Phillips gave an update on the behind-the-scenes work being done to fast track the participation of the selected operators on the rail network, which includes giving the operators to the group’s underused wagons and locomotives.

“We are sitting with a large fleet of assets [wagons and locomotives] that are either largely underutilised or not utilised at all. Some of them are old and require major refurbishments. The train operating companies have started to make enquiries on these assets,” Phillips said.

Agreements

“We have been entering into tactical lease agreements with them. We have been taking them to see the fleet and they have been identifying what they want. New equipment is very expensive and takes about three years. This is an attempt by us to assist the private operators to get into the system sooner rather than later.”

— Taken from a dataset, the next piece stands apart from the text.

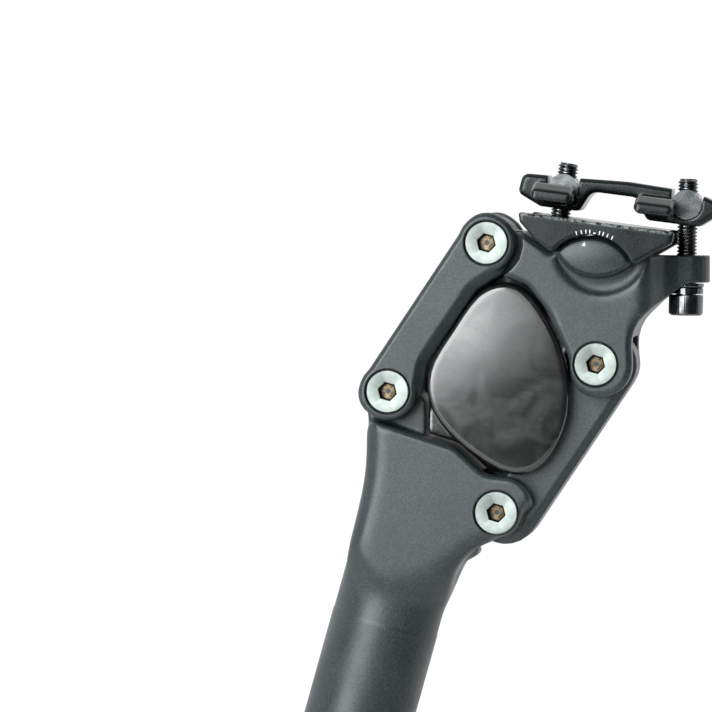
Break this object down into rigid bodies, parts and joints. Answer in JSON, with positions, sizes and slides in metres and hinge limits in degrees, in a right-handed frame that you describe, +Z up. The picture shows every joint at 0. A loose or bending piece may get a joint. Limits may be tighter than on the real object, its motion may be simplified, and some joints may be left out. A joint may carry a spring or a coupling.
{
  "type": "suspension seatpost",
  "caption": "Suspension seatpost: a round post whose forged body carries a parallelogram linkage, an elastomer and a tilting two-bolt clamp for saddle rails.",
  "frame": {"origin": "centre of the post's bottom end, on the post's axis", "axes": "+Z up along the post's axis towards the saddle, +X towards the rear of the bicycle, +Y towards the bicycle's right side"},
  "size_m": [0.0893, 0.0524, 0.3609],
  "materials": {
    "forged_alloy": "satin charcoal anodising with a fine grain",
    "clamp_alloy": "satin black, worn bright along the cradle's top edges",
    "black_steel": "black oxide",
    "turned_steel": "fine turned silver",
    "bronze": "turned bronze",
    "bush_plastic": "matt grey",
    "elastomer_rubber": "smooth black rubber with smudges and dust"
  },
  "bodies": {
    "post": {"post_body": "forged_alloy", "elastomer": "elastomer_rubber", "axle_rear_lower": "bronze", "cap_left_rear_lower": "turned_steel", "cap_right_rear_lower": "turned_steel", "bush_left_front_lower": "bush_plastic", "bush_right_front_lower": "bush_plastic"},
    "front_link": {"front_link": "forged_alloy", "axle_front_lower": "bronze", "axle_front_upper": "bronze", "cap_left_front_lower": "turned_steel", "cap_right_front_lower": "turned_steel", "cap_left_front_upper": "turned_steel", "cap_right_front_upper": "turned_steel"},
    "rear_link": {"rear_link": "forged_alloy", "bush_left_rear_lower": "bush_plastic", "bush_right_rear_lower": "bush_plastic", "bush_left_rear_upper": "bush_plastic", "bush_right_rear_upper": "bush_plastic"},
    "head": {"head": "forged_alloy", "axle_rear_upper": "bronze", "front_dome_washer": "black_steel", "rear_dome_washer": "black_steel", "cap_left_rear_upper": "turned_steel", "cap_right_rear_upper": "turned_steel", "bush_left_front_upper": "bush_plastic", "bush_right_front_upper": "bush_plastic"},
    "clamp": {"lower_cradle": "clamp_alloy", "upper_clamp": "clamp_alloy", "front_barrel_nut": "black_steel", "rear_barrel_nut": "black_steel"},
    "front_bolt": {"front_clamp_bolt": "black_steel", "front_cup_washer": "black_steel"},
    "rear_bolt": {"rear_clamp_bolt": "black_steel", "rear_cup_washer": "black_steel"}
  },
  "joints": [
    {"name": "suspension_travel", "type": "hinge", "parent": "post", "child": "front_link", "pos_m": [-0.0158, 0, 0.278], "axis": [0, 1, 0], "range_deg": [0, 40], "stiffness_Nm_per_rad": 60, "springref_deg": -2.86, "deforming": ["elastomer"]},
    {"name": "rear_link_swing", "type": "hinge", "parent": "post", "child": "rear_link", "pos_m": [0.02402, 0, 0.25288], "axis": [0, 1, 0], "range_deg": [0, 40]},
    {"name": "head_on_front_link", "type": "hinge", "parent": "front_link", "child": "head", "pos_m": [0.00028, 0, 0.32713], "axis": [0, 1, 0], "range_deg": [-40, 0]},
    {"name": "clamp_tilt", "type": "hinge", "parent": "head", "child": "clamp", "pos_m": [0.03223, 0, 0.32463], "axis": [0, 1, 0], "range_deg": [-6, 6]},
    {"name": "front_bolt_swing", "type": "hinge", "parent": "head", "child": "front_bolt", "pos_m": [0.01844, 0, 0.33012], "axis": [0, 1, 0], "range_deg": [-8.4, 8.4]},
    {"name": "rear_bolt_swing", "type": "hinge", "parent": "head", "child": "rear_bolt", "pos_m": [0.05704, 0, 0.33475], "axis": [0, 1, 0], "range_deg": [-7.2, 7.2]}
  ],
  "couplings": [
    {"joint": "rear_link_swing", "follows": "suspension_travel", "ratio": 1},
    {"joint": "head_on_front_link", "follows": "suspension_travel", "ratio": -1},
    {"joint": "front_bolt_swing", "follows": "clamp_tilt", "ratio": 1.386},
    {"joint": "rear_bolt_swing", "follows": "clamp_tilt", "ratio": 1.188}
  ]
}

Transnet’s year-ended-March results showed it was making headway in its turnaround blueprint, narrowing losses to R1.9bn compared to R7.3bn in the prior financial year — an improvement of 74%.

The group, which has a R144bn debt pile, is overly reliant on government guarantees to meet its debt obligations.

Phillips’s last message to investors was that progress was being made and the group was renegotiating some of its lender agreements to reduce finance costs.

The company pays about R1bn a month to service its debt.

“At the moment it is like paying a bond [mortgage] with a credit card,” she said. “Every investor should be able to see the potential in this business. We are managing it prudently.”

Correction: September 25 2025

This article was corrected to reflect that the summit was held in Dubai.